23       Thus, the Tribunal was required to assess the loss or losses flowing from the respondent's breach of contract, which when assessed should aim to place the innocent party (in this matter the appellant) in the position it would have been if six weeks' notice had been given by the respondent to terminate the owner-driver contract.

24       When regard is had to the facts of this matter, the loss that flowed from the respondent's breach was the gross profit expected from performance of work pursuant to the terms of the contract for a period of six weeks immediately following the termination of the contract.  Thus, the appellant has the right to be placed in the position it would have been if the contract had been performed; that is if six weeks' notice to terminate the contract had been given by the respondent.

25       The starting point in an assessment of damages in this matter is that if the appellant had been provided with six weeks' notice of termination the contract would have remained on foot for a period of six weeks.  Thus, the appellant's income from the respondent would have been $7,400 gross a week and it would have paid $2,608.66 a week in variable outgoings.

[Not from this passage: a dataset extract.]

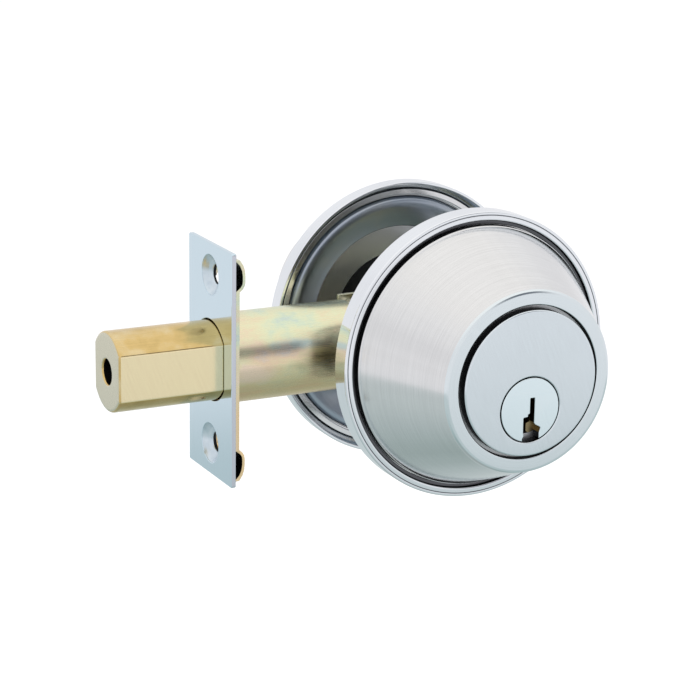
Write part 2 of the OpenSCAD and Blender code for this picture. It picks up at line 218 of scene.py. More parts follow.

26       It is not in dispute that taking into account variable outgoings of $2,608.66 a week the appellant would have earned a gross amount of $28,748.04 in the period of notice.

27       The appellant through its director, Mr Richardson, took steps to mitigate the appellant's loss suffered by reason of the failure by the respondent to provide reasonable notice to terminate the contract.  Mr Richardson was unable to secure work as an owner-driver, but he was able to obtain work as an employee.  Thus, from the amount of $28,748.04 it is agreed an amount of $11,725 should be deducted, which is a gross amount of $17,023.04.

28       In circumstances where there was no dispute that the appellant had mitigated its loss, no deduction should have been made for a notional loss of profit.  The appellant had been unable to secure work using the prime mover owned by it, but was able to secure work for its director, Mr Richardson, as an employee.  To make a deduction of an amount allocated to profit could not be said to place the appellant in the same position so far as money can do it, as if the contract had been performed.  Thus, there is no reason in fact or at law why an amount representing a notional profit should have been deducted from the award of damages.

29       For these reasons, we are of the opinion that ground 1 of the appeal has been made out.  Whilst in light of this finding it is not necessary to consider ground 2 of the appeal, we would make the following observations:

(a) We do not agree that there was no evidence before the Tribunal upon which an assessment of a profit margin could be assessed.  An assessment of a head of damage need not be calculated in a way that is precise.  In Commonwealth v Amann Aviation Pty Ltd [1991] HCA 54; (1991) 174 CLR 64 Toohey J observed (138):

[T]he quantification of damages is 'in many cases no more than an approximation lacking in mathematical or economic accuracy or sufficiency' (Pennant Hills Restaurants (1981), 145 C.L.R., at p. 636) or even that the assessment of damages 'does sometimes, of necessity, involve what is guess work rather than estimation' (Jones v. Schiffmann (1971), 124 C.L.R. 303, at p. 308). It is now almost a century since Bowen L.J. said in Ratcliffe v. Evans ([1892] 2 Q.B. 524, at pp. 532-533):

'As much certainty and particularity must be insisted on ... in ... proof of damage, as is reasonable, having regard to the circumstances and to the nature of the acts themselves by which the damage is done. To insist upon less would be to relax old and intelligible principles. To insist upon more would be the vainest pedantry.'

(b) The Tribunal had before it a statement of income paid by the respondent and an estimate of expenses incurred by the appellant.  The estimate was prepared by the respondent's financial controller (exhibit R3).  It also had before it exhibit B which was a profit and loss statement prepared on behalf of the appellant showing income received and actual expenses incurred by the appellant.  As exhibit R3 was an estimate and exhibit B was a statement of actual expenses, less weight should have been given by the Tribunal to the calculations contained in exhibit R3 than exhibit B.

(c) In any event, exhibit R3 does not support the respondent's argument that an amount of $2,000 a week should be deducted from the measure of damages.  To do so would, when the expenses set out in exhibit R3 are analysed, result in a double counting of some variable outgoings.  In particular, the amount allocated to fuel and repairs and tyres was $130,104 per annum or approximately $2,502 per week.  Also, exhibit R3 does not take account of other expenses which are accounted for in exhibit B.  These include:

(i) variable expenses for the cost of payments to sub-contract drivers, travel and accommodation expenses; and

(ii) numerous other fixed costs such as bank fees, bookkeeping fees, company costs, credit fees, insurance, loan expenses and stamp duty.

(d) As exhibit B contains a comprehensive list of expenses incurred by the appellant and is not merely an estimate of some expenses, if an amount representing the profit generated from the engagement of the appellant's prime mover should have been deducted from the quantum of damages, then the Tribunal should have assessed that amount by regard to a gross profit of $38,268.80 for nine months reflected in exhibit B, which is approximately $1,000 per week.

Conclusion

30       The appellant seeks to vary [22] of the reasons for decision at first instance.  Such a course of action is not open as the decision the subject of the appeal is not the reasons for decision but the order made on 9 May 2014.

31       As ground 1 of the appeal is made out, we are of the opinion that an order should be made to uphold the appeal and vary the decision by deleting the sum of $9,023.04 and substituting the sum of $17,023.04.